Find the string "node" in the records. Copy every line it appears in.

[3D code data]
►

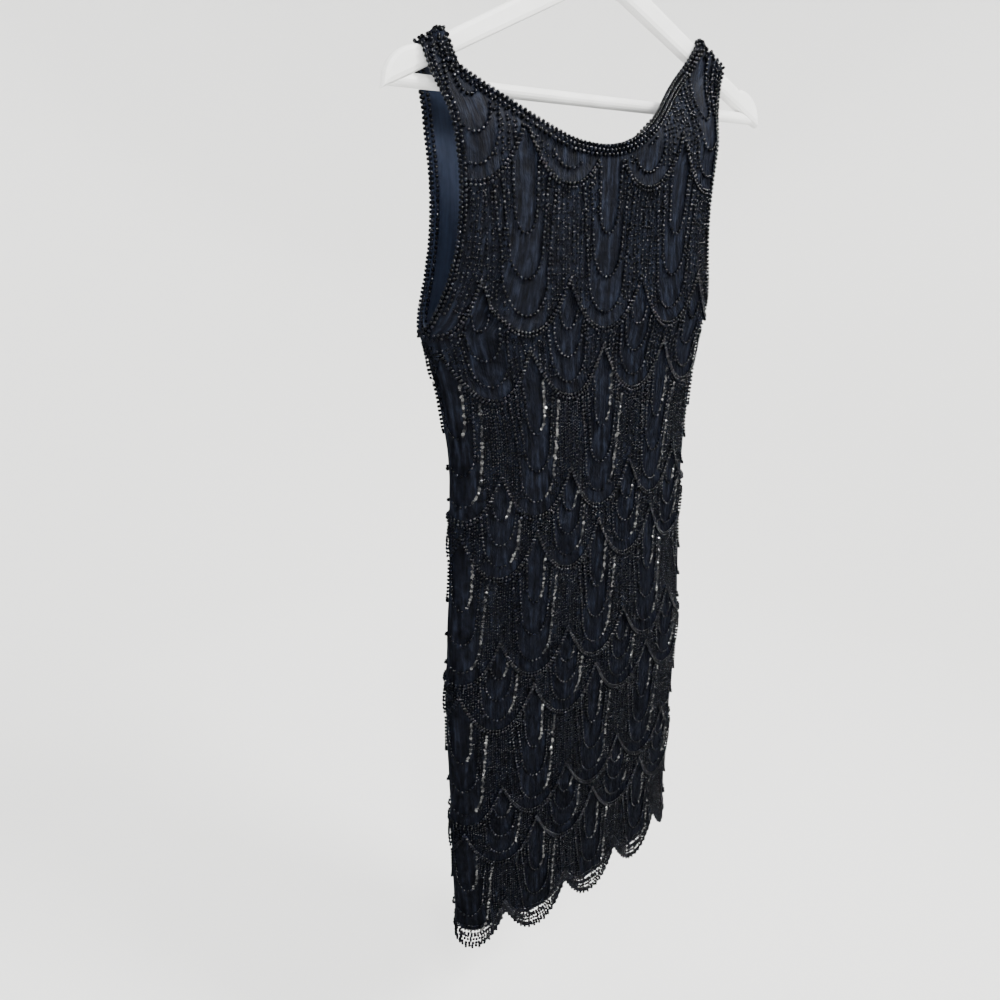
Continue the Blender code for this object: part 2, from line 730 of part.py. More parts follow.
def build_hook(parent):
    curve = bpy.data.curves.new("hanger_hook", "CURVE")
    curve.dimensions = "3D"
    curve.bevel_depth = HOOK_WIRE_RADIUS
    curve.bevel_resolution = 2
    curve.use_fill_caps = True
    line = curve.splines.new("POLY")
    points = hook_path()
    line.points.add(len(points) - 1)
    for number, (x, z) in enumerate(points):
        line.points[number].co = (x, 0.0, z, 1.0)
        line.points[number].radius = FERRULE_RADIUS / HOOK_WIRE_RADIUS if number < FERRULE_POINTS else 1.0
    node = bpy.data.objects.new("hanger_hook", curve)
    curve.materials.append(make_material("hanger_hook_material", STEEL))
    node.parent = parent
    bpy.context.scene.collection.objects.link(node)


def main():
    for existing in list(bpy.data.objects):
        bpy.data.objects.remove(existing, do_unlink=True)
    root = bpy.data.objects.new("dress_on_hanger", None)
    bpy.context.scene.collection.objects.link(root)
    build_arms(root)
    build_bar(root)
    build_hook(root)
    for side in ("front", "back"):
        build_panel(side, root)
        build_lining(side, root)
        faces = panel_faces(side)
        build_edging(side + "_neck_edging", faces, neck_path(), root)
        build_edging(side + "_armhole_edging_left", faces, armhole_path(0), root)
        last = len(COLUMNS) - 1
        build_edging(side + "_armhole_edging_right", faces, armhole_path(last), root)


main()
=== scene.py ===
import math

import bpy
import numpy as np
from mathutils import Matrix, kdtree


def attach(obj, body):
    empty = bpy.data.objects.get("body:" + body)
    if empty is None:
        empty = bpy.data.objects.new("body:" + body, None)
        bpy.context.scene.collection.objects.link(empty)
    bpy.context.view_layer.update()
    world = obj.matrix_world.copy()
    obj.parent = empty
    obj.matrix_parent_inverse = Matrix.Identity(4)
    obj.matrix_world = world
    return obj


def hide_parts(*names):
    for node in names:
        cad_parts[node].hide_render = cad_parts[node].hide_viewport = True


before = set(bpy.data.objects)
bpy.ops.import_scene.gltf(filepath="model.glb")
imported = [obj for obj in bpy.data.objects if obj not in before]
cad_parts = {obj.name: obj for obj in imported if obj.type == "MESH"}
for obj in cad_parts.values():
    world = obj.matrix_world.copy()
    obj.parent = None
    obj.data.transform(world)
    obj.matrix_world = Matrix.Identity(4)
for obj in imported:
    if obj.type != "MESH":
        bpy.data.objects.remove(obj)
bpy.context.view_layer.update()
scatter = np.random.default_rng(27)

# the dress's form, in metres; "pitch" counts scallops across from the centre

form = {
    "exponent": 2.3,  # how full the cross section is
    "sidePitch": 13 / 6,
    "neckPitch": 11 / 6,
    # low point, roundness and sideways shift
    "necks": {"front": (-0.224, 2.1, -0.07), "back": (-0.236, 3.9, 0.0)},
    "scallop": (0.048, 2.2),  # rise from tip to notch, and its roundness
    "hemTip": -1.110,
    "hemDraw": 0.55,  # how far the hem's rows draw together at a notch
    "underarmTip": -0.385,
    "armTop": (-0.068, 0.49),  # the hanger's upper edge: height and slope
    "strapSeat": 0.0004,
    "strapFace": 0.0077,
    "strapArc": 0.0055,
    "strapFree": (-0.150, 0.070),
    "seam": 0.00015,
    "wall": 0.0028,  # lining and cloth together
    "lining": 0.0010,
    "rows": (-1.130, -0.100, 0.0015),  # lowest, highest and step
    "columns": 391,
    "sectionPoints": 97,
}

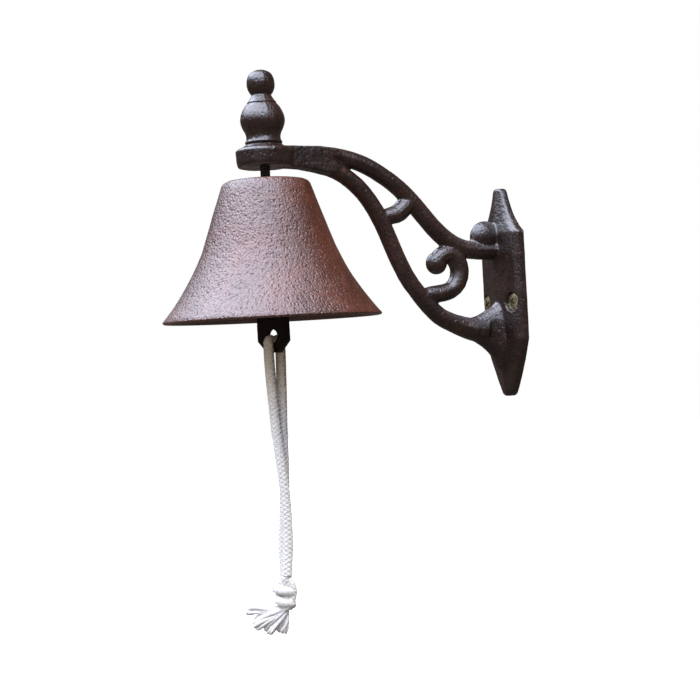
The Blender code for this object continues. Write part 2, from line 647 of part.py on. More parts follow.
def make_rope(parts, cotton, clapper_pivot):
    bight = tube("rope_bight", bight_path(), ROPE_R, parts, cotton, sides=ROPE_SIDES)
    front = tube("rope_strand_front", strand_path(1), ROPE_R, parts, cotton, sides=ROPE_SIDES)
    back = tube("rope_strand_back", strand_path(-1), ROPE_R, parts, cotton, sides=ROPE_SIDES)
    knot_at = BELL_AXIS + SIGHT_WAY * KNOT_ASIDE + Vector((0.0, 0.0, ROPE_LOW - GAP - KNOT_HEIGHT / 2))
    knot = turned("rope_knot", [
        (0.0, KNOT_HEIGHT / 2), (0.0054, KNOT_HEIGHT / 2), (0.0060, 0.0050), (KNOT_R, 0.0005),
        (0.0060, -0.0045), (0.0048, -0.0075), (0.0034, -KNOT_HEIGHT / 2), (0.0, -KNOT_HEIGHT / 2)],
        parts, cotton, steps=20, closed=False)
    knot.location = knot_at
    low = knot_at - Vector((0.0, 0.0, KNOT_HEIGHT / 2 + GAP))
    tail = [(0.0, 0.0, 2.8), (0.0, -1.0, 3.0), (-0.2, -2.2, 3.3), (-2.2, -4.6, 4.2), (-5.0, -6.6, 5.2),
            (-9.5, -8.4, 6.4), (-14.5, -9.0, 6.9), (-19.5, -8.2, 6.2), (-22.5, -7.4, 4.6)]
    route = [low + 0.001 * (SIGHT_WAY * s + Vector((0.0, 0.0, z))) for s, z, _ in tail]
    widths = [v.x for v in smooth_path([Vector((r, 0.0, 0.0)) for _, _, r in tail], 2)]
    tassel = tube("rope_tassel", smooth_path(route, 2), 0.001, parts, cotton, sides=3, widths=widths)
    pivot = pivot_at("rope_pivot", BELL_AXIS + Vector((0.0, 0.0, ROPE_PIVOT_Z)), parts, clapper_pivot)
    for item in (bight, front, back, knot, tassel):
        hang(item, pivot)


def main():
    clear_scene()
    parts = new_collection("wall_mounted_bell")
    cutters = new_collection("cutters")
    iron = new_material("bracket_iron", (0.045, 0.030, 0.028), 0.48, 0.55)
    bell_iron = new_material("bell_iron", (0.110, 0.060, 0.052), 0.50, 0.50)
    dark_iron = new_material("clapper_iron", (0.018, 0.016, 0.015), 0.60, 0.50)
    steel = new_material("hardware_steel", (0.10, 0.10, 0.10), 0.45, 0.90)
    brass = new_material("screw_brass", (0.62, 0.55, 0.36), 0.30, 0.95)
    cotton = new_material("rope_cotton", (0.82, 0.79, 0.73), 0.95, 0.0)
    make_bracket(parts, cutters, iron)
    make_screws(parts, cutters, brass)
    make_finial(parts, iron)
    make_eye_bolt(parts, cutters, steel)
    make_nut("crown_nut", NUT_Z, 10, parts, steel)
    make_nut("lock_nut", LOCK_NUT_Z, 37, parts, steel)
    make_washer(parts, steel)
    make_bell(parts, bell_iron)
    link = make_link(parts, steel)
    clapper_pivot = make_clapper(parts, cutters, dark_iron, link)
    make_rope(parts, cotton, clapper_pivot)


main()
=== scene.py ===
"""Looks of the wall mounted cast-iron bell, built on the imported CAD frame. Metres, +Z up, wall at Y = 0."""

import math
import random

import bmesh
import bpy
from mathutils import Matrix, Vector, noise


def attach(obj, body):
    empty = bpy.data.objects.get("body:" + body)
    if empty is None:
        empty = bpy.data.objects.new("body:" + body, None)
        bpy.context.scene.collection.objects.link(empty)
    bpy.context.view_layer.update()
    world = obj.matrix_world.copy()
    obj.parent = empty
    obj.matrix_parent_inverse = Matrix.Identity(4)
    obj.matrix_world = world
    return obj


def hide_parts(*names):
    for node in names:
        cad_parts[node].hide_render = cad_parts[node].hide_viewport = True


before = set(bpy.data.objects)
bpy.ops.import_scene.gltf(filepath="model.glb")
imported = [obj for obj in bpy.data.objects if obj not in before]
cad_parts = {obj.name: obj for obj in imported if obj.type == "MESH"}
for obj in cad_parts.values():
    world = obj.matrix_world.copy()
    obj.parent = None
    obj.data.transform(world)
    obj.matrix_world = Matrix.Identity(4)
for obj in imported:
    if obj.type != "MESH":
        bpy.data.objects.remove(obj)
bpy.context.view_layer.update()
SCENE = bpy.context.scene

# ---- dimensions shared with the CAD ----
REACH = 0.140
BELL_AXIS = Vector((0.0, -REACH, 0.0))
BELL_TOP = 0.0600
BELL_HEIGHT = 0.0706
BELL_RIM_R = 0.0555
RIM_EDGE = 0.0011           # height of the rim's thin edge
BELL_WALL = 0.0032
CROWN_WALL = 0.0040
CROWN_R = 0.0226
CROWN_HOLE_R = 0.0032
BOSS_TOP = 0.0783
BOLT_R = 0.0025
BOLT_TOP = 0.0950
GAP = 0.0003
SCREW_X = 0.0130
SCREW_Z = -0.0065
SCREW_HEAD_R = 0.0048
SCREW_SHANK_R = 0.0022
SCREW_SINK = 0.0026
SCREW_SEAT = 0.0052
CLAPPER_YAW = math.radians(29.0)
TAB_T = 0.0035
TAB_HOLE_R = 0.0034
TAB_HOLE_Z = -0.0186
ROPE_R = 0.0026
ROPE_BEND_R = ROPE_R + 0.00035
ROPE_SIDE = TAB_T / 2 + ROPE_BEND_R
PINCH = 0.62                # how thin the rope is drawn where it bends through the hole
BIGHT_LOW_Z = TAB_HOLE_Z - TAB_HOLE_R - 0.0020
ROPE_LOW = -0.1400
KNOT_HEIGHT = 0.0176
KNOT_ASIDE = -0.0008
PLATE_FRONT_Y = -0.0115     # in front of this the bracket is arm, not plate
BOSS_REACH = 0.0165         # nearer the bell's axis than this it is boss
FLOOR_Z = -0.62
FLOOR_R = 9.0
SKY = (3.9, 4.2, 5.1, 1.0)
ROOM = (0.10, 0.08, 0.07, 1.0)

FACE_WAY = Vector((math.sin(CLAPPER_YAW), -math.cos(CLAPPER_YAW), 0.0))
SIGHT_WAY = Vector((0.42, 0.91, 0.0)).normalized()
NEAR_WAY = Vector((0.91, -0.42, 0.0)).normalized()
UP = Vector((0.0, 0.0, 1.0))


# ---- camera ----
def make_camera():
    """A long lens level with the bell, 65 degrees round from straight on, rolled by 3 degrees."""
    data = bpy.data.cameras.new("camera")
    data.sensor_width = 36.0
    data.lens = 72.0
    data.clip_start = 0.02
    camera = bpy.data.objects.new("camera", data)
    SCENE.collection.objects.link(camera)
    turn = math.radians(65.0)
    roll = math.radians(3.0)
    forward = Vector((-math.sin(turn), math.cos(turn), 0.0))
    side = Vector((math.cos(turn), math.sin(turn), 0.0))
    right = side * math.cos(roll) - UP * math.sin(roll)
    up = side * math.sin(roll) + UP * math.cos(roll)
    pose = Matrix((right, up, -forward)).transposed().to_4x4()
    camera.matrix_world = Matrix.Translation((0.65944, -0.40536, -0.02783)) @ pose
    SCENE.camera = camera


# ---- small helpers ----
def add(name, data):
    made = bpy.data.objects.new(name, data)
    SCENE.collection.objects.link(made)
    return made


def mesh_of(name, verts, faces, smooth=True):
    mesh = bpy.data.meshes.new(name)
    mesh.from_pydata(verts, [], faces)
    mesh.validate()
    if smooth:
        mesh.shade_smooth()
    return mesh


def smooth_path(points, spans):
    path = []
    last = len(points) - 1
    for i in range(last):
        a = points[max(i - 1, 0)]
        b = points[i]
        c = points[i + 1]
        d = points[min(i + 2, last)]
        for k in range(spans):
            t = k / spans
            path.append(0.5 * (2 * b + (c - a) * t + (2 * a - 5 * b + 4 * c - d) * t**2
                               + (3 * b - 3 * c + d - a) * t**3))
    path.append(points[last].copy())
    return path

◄

_CORRECT RESPONSE:_
    node = bpy.data.objects.new("hanger_hook", curve)
    node.parent = parent
    bpy.context.scene.collection.objects.link(node)
    for node in names:
        cad_parts[node].hide_render = cad_parts[node].hide_viewport = True
    for node in names:
        cad_parts[node].hide_render = cad_parts[node].hide_viewport = True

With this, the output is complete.